The perennial garden conundrum of where to put what has a sweetly simple solution: progressive-height plantings. And it's even easier than it sounds!

In Step With the Seasons ...

The first basic rule-of-thumb to know when designing a progressive-height garden is that typically, plant height is tied to the amount of time it has to grow.

Plants that have a longer growing season, and grow when the sun is at its strongest, tend to be taller. Plants that grow quickly, emerge in early spring and don't have the benefit of lots of strong sunshine are typically shorter.

But that doesn't mean you have to wait until next fall to enjoy your talls and shorts together! Here are two different ways to design your flower garden around a progressive-height plan:

1. For Smaller Spaces: Be Perennially Blue!

There's nothing like the lovely, airy, old-fashioned delphinium (Delphinium) to anchor a progressive-height garden. That's partly because these spectacular floral spires are now offered in a wide assortment of shapes and sizes. By choosing a blue-and-white tableau, your earthbound garden will mirror the white cloud-flecked blue skies of deep summer.

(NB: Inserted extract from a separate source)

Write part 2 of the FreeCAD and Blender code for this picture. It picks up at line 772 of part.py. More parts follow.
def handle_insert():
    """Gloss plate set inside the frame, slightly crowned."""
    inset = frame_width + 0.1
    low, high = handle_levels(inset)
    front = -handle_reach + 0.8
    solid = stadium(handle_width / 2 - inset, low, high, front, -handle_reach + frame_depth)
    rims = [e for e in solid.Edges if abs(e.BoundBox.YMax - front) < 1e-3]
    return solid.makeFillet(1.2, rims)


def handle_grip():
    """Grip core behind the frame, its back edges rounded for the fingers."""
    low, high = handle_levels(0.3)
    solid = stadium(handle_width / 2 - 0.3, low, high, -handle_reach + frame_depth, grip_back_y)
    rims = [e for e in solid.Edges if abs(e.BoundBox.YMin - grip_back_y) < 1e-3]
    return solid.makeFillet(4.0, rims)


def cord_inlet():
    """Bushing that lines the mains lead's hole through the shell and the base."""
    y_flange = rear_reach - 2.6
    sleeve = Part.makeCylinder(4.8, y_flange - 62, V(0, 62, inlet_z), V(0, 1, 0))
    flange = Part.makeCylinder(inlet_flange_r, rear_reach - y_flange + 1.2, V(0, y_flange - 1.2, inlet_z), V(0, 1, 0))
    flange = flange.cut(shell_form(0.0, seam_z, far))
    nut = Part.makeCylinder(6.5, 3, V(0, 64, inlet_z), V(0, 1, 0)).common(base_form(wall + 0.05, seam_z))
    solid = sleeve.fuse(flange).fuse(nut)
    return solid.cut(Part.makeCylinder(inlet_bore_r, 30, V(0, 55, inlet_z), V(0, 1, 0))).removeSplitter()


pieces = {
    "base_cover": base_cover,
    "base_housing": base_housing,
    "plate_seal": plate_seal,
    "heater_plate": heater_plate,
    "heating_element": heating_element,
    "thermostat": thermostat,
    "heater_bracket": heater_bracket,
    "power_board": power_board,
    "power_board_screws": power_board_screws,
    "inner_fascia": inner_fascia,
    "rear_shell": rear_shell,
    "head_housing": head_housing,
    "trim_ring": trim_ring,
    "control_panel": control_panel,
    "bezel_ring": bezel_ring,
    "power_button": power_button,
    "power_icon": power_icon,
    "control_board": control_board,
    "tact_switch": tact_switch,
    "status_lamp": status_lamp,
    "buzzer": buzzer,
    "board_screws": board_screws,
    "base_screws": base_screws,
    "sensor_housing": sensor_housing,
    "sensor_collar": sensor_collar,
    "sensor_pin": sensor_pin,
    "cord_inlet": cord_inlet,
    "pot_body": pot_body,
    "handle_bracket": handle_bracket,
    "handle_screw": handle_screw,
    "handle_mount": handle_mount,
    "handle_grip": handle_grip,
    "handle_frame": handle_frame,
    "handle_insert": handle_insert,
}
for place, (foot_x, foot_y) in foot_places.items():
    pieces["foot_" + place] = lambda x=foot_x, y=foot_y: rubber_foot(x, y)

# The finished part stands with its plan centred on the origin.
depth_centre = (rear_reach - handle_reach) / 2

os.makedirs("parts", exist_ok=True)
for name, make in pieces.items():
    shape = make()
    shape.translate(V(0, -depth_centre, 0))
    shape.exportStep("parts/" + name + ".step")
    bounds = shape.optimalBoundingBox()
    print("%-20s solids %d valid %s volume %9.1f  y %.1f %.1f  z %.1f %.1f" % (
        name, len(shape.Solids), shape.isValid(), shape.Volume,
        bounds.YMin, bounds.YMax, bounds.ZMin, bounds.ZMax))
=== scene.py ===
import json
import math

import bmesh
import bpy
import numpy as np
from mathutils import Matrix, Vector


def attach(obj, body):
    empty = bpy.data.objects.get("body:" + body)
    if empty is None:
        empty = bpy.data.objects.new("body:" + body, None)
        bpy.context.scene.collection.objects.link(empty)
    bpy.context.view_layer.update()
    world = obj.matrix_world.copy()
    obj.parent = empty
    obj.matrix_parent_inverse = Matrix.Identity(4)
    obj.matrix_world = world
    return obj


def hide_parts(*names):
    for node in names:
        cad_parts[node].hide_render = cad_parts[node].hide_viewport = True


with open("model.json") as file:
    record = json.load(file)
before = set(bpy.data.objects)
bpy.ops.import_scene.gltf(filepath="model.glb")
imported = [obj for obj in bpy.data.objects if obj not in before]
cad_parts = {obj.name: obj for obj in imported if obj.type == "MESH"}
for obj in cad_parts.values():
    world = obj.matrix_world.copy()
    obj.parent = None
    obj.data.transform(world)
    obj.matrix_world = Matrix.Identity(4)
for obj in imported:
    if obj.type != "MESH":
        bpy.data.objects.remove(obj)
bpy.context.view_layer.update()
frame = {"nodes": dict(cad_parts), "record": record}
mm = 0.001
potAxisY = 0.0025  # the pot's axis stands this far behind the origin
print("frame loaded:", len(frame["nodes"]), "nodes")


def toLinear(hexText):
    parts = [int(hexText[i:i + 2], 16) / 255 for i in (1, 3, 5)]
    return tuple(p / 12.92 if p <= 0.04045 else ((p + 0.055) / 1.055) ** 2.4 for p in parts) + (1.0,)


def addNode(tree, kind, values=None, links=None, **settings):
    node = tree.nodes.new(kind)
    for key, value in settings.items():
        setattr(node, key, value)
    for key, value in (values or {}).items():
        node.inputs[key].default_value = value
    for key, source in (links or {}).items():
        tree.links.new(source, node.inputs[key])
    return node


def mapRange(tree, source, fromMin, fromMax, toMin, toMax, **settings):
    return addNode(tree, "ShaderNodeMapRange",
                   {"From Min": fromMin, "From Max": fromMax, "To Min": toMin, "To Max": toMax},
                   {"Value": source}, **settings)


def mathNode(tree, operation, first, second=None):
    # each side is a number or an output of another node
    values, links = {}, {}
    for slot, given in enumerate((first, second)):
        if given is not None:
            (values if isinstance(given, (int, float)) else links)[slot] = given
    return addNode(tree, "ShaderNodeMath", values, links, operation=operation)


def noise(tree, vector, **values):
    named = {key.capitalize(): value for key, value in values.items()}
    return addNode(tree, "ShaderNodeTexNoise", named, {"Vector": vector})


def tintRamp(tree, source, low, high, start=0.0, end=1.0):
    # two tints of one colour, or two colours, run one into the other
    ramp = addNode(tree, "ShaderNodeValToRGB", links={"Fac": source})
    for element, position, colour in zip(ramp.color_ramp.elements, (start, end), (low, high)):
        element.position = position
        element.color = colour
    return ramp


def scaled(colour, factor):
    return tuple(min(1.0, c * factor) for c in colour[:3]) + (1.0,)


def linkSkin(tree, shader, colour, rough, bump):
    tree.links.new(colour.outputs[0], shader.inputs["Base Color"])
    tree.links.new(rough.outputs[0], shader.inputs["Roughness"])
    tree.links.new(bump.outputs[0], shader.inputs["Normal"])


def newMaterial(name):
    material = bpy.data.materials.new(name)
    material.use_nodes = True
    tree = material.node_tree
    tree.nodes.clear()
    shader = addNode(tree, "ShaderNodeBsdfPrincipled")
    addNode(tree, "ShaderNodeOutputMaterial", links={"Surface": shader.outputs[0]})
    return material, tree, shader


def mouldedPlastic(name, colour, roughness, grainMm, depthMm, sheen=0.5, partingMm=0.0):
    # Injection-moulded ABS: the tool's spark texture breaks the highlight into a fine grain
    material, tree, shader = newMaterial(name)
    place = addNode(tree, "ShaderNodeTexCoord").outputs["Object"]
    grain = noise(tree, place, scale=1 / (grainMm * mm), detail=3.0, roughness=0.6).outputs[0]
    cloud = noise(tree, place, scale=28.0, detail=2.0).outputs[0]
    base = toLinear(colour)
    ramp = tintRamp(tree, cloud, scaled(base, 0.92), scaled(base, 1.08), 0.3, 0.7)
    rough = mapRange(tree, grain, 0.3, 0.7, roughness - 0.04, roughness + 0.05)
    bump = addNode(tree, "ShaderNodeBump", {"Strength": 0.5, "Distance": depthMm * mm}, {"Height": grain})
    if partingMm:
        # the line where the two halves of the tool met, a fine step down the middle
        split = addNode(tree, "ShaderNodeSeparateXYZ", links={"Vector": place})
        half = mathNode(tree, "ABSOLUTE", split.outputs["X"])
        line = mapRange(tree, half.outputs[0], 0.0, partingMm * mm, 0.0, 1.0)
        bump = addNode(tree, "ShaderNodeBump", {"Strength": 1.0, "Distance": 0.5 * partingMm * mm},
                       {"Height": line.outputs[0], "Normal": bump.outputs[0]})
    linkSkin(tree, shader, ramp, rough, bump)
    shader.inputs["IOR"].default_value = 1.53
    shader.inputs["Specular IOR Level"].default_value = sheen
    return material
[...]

You'll want to set aside a garden space about six feet long and four feet wide. If your space isn't backing up against a fence, insert a few sturdy posts at the very back of the garden to provide support for the tallest plants, if necessary.

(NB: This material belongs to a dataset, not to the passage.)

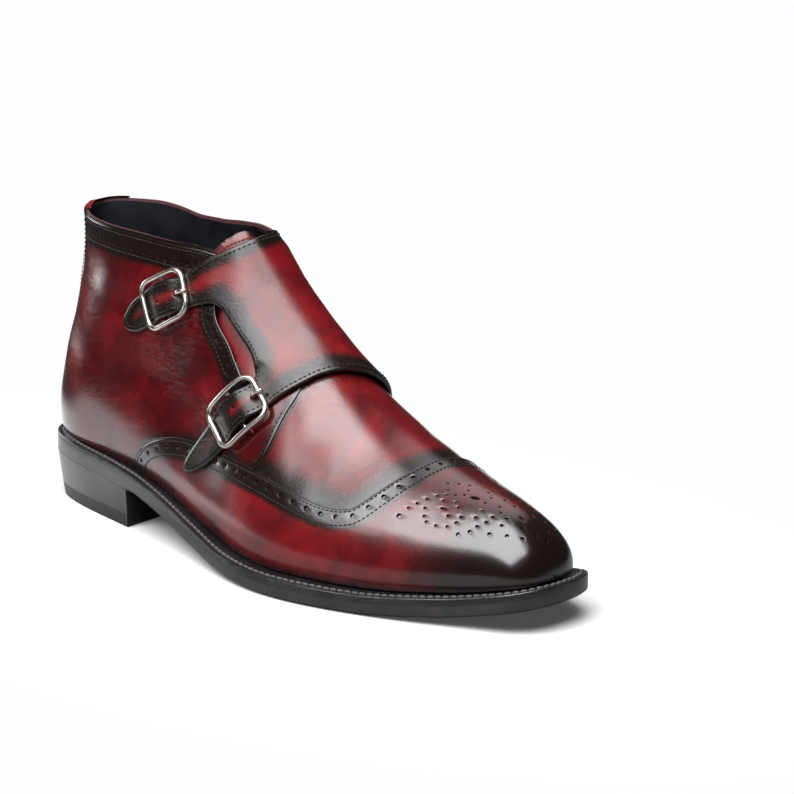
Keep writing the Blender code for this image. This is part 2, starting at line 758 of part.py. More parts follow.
def strap_loop(seat, tip, first_side):
    """Outline of one strap from its root round its tip, in chart shares."""
    rows = np.array(tip)
    side_s = np.linspace(STRAP_ROOT, rows[0, 0], 9)
    rounding = curve_through(np.vstack([rows, rows[::-1][1:] * (1, -1)]), 21)
    s = np.r_[side_s[:-1], rounding[:, 0], side_s[::-1][1:]]
    t = np.r_[np.full(8, STRAP_HALF), rounding[:, 1], np.full(8, -STRAP_HALF)]
    return np.stack(seat.chart_at(s, t * first_side), -1)


def flap_loop():
    """Outline of the whole monk strap in chart shares, once round."""
    upper, lower = BUCKLE_SEATS["upper"], BUCKLE_SEATS["lower"]
    base = np.array(FLAP_TOP[::-1][:1] + FLAP_BASE)
    parts = [
        np.array(FLAP_TOP)[::-1],
        strap_loop(upper, STRAP_TIPS["upper"], 1),
        np.array(FLAP_WINDOW),
        strap_loop(lower, STRAP_TIPS["lower"], 1),
        np.array(FLAP_FRONT)[::-1],
        base[::-1][:-1],
    ]
    return np.vstack(parts)


def strap_heights(points):
    """Underside and thickness of the monk strap at places on the last."""
    low = np.full(len(points), CURVED_GAP)
    thick = np.full(len(points), FLAP_THICKNESS)
    for seat in BUCKLE_SEATS.values():
        s, t = seat.flat(points)
        near = (abs(t) < 12) & (abs((points - seat.centre) @ seat.out) < 15)
        low = np.where(near, low + STRAP_HUMP * np.exp(-(s / HUMP_LENGTH)**2), low)
        slim = np.where(near, 1 - ease(14, 22, s), 0)
        thick = thick + (STRAP_THICKNESS - thick) * slim
    return low, thick


def build_monk_strap(leather):
    chart_loop = flap_loop()
    loop = evenly_spaced(chart_loop * CHART, 3.6)
    holes = []
    for seat in BUCKLE_SEATS.values():
        turns = np.arange(10) * math.pi / 5
        s = PRONG_HOLE + PRONG_HOLE_RADIUS * np.cos(turns)
        t = PRONG_HOLE_RADIUS * np.sin(turns)
        holes.append(np.stack(seat.chart_at(s, t), -1) * CHART)

    def face(share):
        def place(flat):
            around, up = (flat / CHART).T
            low, thick = strap_heights(LAST.point(around, up))
            return LAST.offset(around, up, low + share * thick)
        return place
    return slab("monk_strap", loop, 5.0, face(0.0), face(1.0), leather, holes)


def rounded_rectangle(length, width, corner, per_corner=5):
    """Closed path of a rectangle with round corners, s along and t across."""
    path = []
    for number in range(4):
        turn = math.pi / 2 * number
        sign_s, sign_t = ((1, 1), (-1, 1), (-1, -1), (1, -1))[number]
        centre = np.array([sign_s * (length / 2 - corner), sign_t * (width / 2 - corner)])
        for angle in np.linspace(turn, turn + math.pi / 2, per_corner):
            path.append(centre + corner * np.array([math.cos(angle), math.sin(angle)]))
    return np.array(path)


def build_buckle(name, seat, steel):
    """A frame with its dipped middle bar as one solid, and the prong."""
    path = rounded_rectangle(FRAME_LENGTH, FRAME_WIDTH, FRAME_CORNER)
    points = seat.place(path[:, 0], path[:, 1], FRAME_RISE)
    normals = LAST.normal(*seat.chart_at(path[:, 0], path[:, 1]))
    frame = tube(f"buckle_{name}", points, FRAME_WIRE, normals, steel, closed=True)

    across = np.array([-1.0, -0.86, -0.78, -0.4, 0.4, 0.78, 0.86, 1.0]) * FRAME_WIDTH / 2
    rises = np.array([FRAME_RISE, FRAME_RISE - 0.9, BAR_RISE, BAR_RISE,
                      BAR_RISE, BAR_RISE, FRAME_RISE - 0.9, FRAME_RISE])
    along = np.zeros(len(across))
    bar_points = seat.place(along, across, rises)
    bar = tube(f"buckle_bar_{name}", bar_points, BAR_WIRE,
               np.broadcast_to(seat.along, bar_points.shape), steel)
    bar.hide_render = True
    bar.display_type = 'WIRE'
    union = frame.modifiers.new("middle bar", 'BOOLEAN')
    union.operation = 'UNION'
    union.solver = 'EXACT'
    union.object = bar

    bar_top = FRAME_RISE + FRAME_WIRE
    along = PRONG_HOLE + np.array([0.0, 0.1, 1.6, 3.4, 5.2, 7.2])
    rises = np.array([0.95, 2.0, 4.4, bar_top + 1.15, bar_top + 1.2, bar_top + 0.9])
    prong = seat.place(along, np.zeros(len(along)), rises)
    tube(f"prong_{name}", prong, np.array([0.8, 0.8, 0.8, 0.8, 0.75, 0.6]),
         np.broadcast_to(seat.across, prong.shape), steel)


# ---------------------------------------------------------------- assembly

def clear_scene():
    for item in list(bpy.data.objects):
        bpy.data.objects.remove(item, do_unlink=True)


def main():
    clear_scene()
    burgundy = material("burgundy_calf", (0.115, 0.008, 0.010), 0.25)
    lining = material("black_lining", (0.012, 0.012, 0.016), 0.7)
    sole_black = material("black_sole_leather", (0.012, 0.012, 0.013), 0.4)
    welt_black = material("black_welt_leather", (0.016, 0.013, 0.012), 0.45)
    stack_black = material("black_stacked_leather", (0.013, 0.013, 0.015), 0.35)
    rubber = material("black_rubber", (0.02, 0.02, 0.02), 0.6)
    steel = material("polished_steel", (0.72, 0.68, 0.64), 0.15, 1.0)

    build_heel(stack_black, rubber)
    build_sole(sole_black, welt_black, lining)
    build_upper(burgundy)
    build_tongue(burgundy)
    build_monk_strap(burgundy)
    for name, seat in BUCKLE_SEATS.items():
        build_buckle(name, seat, steel)


main()
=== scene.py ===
"""Looks of a double monk strap boot, right foot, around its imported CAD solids.

+X runs from heel to toe, +Y to the inner (medial) side, +Z up.  The leather
is laid on the same last as the CAD upper: places on it are given as two
shares, `around` (-1 at the back seam, 0 on the crest, +1 at the back seam
again by the medial side) and `up` (0 at the welt, 1 at the collar), and
heights in millimetres stand off from it.
"""
import math
from functools import reduce

import bpy
import numpy as np
from bpy.props import FloatProperty, FloatVectorProperty, PointerProperty
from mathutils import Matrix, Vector
from mathutils.geometry import delaunay_2d_cdt


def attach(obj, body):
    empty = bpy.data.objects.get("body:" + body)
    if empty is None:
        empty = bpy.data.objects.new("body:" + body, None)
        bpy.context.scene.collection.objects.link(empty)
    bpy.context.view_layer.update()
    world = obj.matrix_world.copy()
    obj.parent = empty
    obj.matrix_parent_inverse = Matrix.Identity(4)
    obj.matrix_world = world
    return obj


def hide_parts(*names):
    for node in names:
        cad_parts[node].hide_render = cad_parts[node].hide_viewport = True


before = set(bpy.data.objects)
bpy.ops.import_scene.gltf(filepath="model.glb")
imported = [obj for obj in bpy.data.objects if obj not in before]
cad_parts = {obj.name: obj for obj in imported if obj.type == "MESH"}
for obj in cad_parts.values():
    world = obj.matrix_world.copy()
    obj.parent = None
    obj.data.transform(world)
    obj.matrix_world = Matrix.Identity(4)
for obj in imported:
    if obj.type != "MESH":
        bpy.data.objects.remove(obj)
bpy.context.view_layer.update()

bl_info = {
    "name": "Double monk strap boot",
    "version": (1, 0, 0),
    "blender": (4, 5, 0),
    "location": "View3D > Sidebar > Boot",
    "description": "Builds the leather, stitching, buckles and sole of the boot round its CAD solids",
    "category": "Object",
}

MM = 0.001

# Driving sizes of the last and the sole, in millimetres, as in the CAD model.
BOOT_LENGTH = 306.0
BALL_WIDTH = 104.0
INSTEP_HEIGHT = 103.5
COLLAR_HEIGHT = 132.0
HEEL_HEIGHT = 17.5
TOE_SPRING = 11.3
ORIGIN = (152.0, -5.4, 0.0)  # the CAD frame's origin, from the back of the heel
OUTSOLE_THICKNESS = 5.0
WELT_THICKNESS = 3.1
TOP_LIFT_THICKNESS = 6.0
UPPER_FOOT = 7.2  # width of the upper's foot that lies under the insole
GAP = 0.3
WELT_TOP = OUTSOLE_THICKNESS + GAP + WELT_THICKNESS

# along, lateral reach, medial reach: per cent of boot length and ball width
SOLE_OUTLINE = (
    (0.0, 0.0, 0.0), (2.0, 16.5, 16.5), (6.5, 24.0, 26.0), (13.7, 29.5, 30.5), (23.5, 34.5, 30.0),
    (34.3, 40.5, 28.5), (45.8, 49.0, 31.5), (56.2, 55.5, 39.5), (66.0, 54.5, 45.0),
    (75.8, 47.0, 44.0), (85.0, 37.0, 34.5), (92.8, 27.5, 27.0), (97.4, 21.0, 21.5),
    (99.4, 12.0, 12.5), (100.0, 0.0, 0.0),
)
# along, share of heel height, share of toe spring
SOLE_PROFILE = (
    (0.0, 126.0, 0.0), (24.5, 100.0, 0.0), (32.7, 75.0, 0.0), (42.5, 38.0, 0.0), (52.3, 9.0, 0.0),
    (62.0, 0.0, 0.0), (74.0, 0.0, 0.0), (86.6, 0.0, 28.0), (100.0, 0.0, 100.0),
)
# along, how far the upper stands inside the sole's edge in millimetres
UPPER_INSET = (
    (0.0, 1.6), (13.0, 3.0), (29.5, 5.0), (49.0, 6.0), (72.0, 6.5), (91.5, 6.0), (100.0, 6.2),
)
# along, height: per cent of boot length and instep height
CREST = (
    (98.0, 18.6), (97.5, 26.0), (94.8, 36.2), (88.2, 44.4), (80.0, 49.8), (72.0, 57.5),
    (63.7, 69.6), (56.2, 84.0), (49.0, 100.0), (40.2, 133.3),
)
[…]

At the very back, plant a row of the gloriously intense, blue Delphinium elatum 'Blue Skies.' Its magnificent spires typically reach five feet high. Contrast that row with a row of its cousins, Delphinium 'Belladonna' and 'Bellamosum.'

The 'Belladonna' offers three-to-five-foot spires covered with lightest blue florets in mid-summer. 'Bellamosum' reaches the same height, but with a profusion of deep, dark blue flowers.

Front the sleek delphiniums with a broad row of Balloonflowers in a striking blue and white mix. The blues (Platycodon grandiflorus 'Mariesi') will reach a typical height of about two feet by mid-to-late summer. The whites (Platycodon grandiflorus alba) are of equal height, and both contrast nicely, with their sweet, saucer-like faces nodding gently on green stems.

A front border of fluffy white sweet alyssum, barely three inches high and massed like a long, white cloud, will provide a fragrant and quick-blooming carpet beneath your perennials' feet!

2. For Larger Spaces: Old-Fashioned Pinks, Purples and Mauves

For a spreading, fragrant, old-fashioned garden, choose a space at least 20 feet long and six to eight feet wide. This is a perfect space to create a two-tier, progressive-height garden, splitting the tiers with a set of stony footpaths. You can interplant the stones with ground-hugging thyme and sweet santolina, giving your visitors a gentle fragrance of summer with each step.

In the background, anchor your garden with a Butterfly Bush (Buddleia davidii 'Black Knight'), a rich, deep purple bush that will attract butterflies to your garden all season long. With a height of between 8-15 feet -- and an ability to spread an equal distance -- this garden fixture produces lush, deep crimson florets on wand-like arms that butterflies can't resist! It will bloom gloriously through the summer and into the fall.

Hummingbirds will join your butterfly crowds if you grow a long row of luscious, tall old-fashioned hollyhocks (Alcea rosea) in front of the butterfly bush. These wonderfully vibrant six-foot spires yield dozens of bell-shaped blooms, five inches wide and more, their pink, red, purple and white blossoms a magnet for tiny, flitting hummingbirds.

For a contrast in both color and texture, front the hollyhocks with a planting of Delphinium elatum, a five-foot-high spire of small-faced florets in purple (D. 'King Arthur') and lovely mauve (D. 'Astrolat').

Run a classic stone pathway, just wide enough for you to meander for a fragrance-filled quiet walk, between the delphiniums and a row of lovely, rosy foxgloves (Digitalis purpurea), which will form the back border of your second tier.

The summer-blooming foxgloves rise from a huddled, green mound of soft green foliage, along spikes that rise four feet high and higher. Their bell-shaped flowers will also offer nectar for your butterflies and hummingbirds.

Next up in this tier is an annual: the daisy-faced Cosmos. The hybrid Cosmos sulphureus will stretch to about three feet high, with profuse yellow, orange and deep red flowers. If you can't find this summer-bloomer at a garden center, start the seeds indoors about six weeks before the last frost, or outdoors after the threat of frost has passed.

For your two-tiered, progressive-height garden front row, choose the elegant Bleeding Heart (Dicentra), which will actually thrive in the partial shade. Deep pink, heart-shaped flowers characterized by the tiny white teardrop in the center will bloom from spring until fall on the Dicentra eximia, which will grow to a height of about a foot to 18 inches tall.

No matter what you choose for your progressive-height gardens, remember that it will never look exactly the same from year to year. Delphiniums tend to grow in shorter in their second season than in their first; lilies will grow shorter as well, in seasons when they receive less sun.

But variety and surprise are among the many joys of gardening! Plan the garden you want and know you'll enjoy, and the design will take care of itself!